The Cars did “a lot of healing” before the death of singer Ric Ocasek, guitarist Elliot Easton said.

Ocasek passed in September, 18 months after the band reunited for induction into the Rock & Roll Hall of Fame. Prior to that, they hadn’t worked together since 2011, but issues still remained around their 1988 split.

“Ric had been the dictator of a very small country and I think it was wearing on everybody,” Ocasek’s estranged wife Paulina Porizkova told Rolling Stone of the situation three decades ago. “All the guys were really fond of each other, but it had run its course at that time. Creatively he really wanted to stretch his wings and get a little weirder. People expected the Cars thing, the hooks. He was like, ‘Fuck that – I want to do something else.’”
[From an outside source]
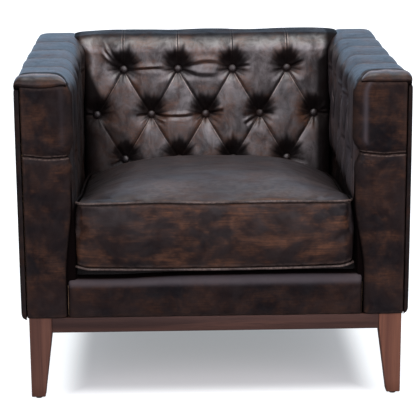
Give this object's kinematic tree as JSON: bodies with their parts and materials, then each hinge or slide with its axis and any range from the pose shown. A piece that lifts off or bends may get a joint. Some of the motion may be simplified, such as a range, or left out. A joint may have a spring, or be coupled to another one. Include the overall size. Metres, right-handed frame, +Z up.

Easton recalled the bombshell moment in a recording studio. “We were just sitting and listening and talking, and he just kind of said, ‘You know, I think I’m going to leave the group.' All the blood went to my feet.”

However, Easton noted that the induction reunion made way for a healing process, and reported that he and Ocasek had begun exchanging light-hearted texts as a result. Reflecting on their work together, Easton said: “If the goal was to have great success making pop music with a sense of irony, then mission accomplished, right?”

Easton remembered Ocasek as someone who preferred sessions work to concerts, saying: “He was definitely not one of those ‘Hello, Cleveland!’ kind of guys. Ric was much happier in the recording studio.”

Porizkova confirmed that Ocasek had been struggling with writing a series of songs that, perhaps, could have led to a new Cars album. “It got me so excited,” she said. “[I]t was like him taken to the extremes – the sweetness of his music with pretty dark lyrics.”

But Ocasek later told her: “It’s not coming to me,” and the project was never finished.